To address one of the many Shadow IT-derived problems, Cerby’s first product will help manage credential-sharing.
“There is a tremendous opportunity to build a new generation of security tools that are focused on enabling end users to do what they do naturally but ensuring it is done securely and within the guidelines of their company’s security policies,” says Lepe.
For Cerby, the biggest problem with most cybersecurity solutions is that they are not designed for end users.
In that sense, Cerby is bringing an innovative perspective to the problem.
Cybersecurity is everyone’s business, says Cerby
Credential-sharing isn’t just a risk when it comes to handling banking or financial information. Other passwords, like those for social media, have proved equally valuable.
Just imagine what it could do to a political candidate’s image for example if their account was hacked and all of a sudden they started insulting their supporters?
This is a scenario Cerby has been working to control.

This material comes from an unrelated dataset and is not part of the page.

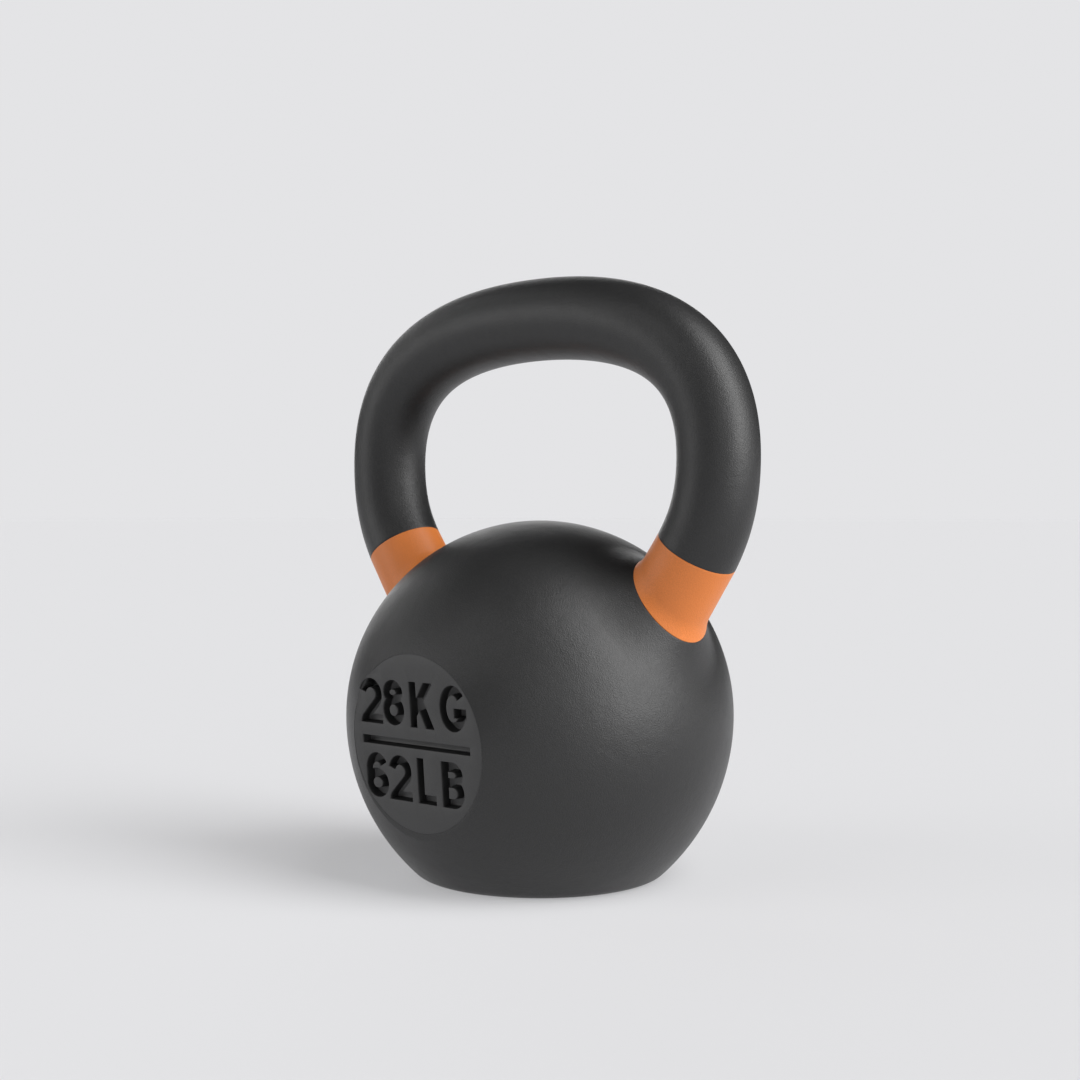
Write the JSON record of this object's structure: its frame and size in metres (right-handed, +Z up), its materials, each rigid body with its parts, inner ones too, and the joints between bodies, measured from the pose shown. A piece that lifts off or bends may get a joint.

“In a world where what we read on social media has the potential to be an influential news source, ensuring only trusted actors have access to the accounts behind those posts is critical. Cerby provides a unique way to ensure the entire chain of custody for access is secure and completely auditable,” says Matt Chiodi, Cerby advisor and Chief Security Officer at Public Cloud at Palo Alto Networks.
So rather than building tech for the IT guy, Cerby is concerned with making tools that work for the Community Manager, for example.
Indeed, stakeholders can no longer sideline cybersecurity as an exclusively IT-related affair. It’s something that involves everyone. More so when you consider that 80 percent of hacking-related breaches are still tied to password-related issues.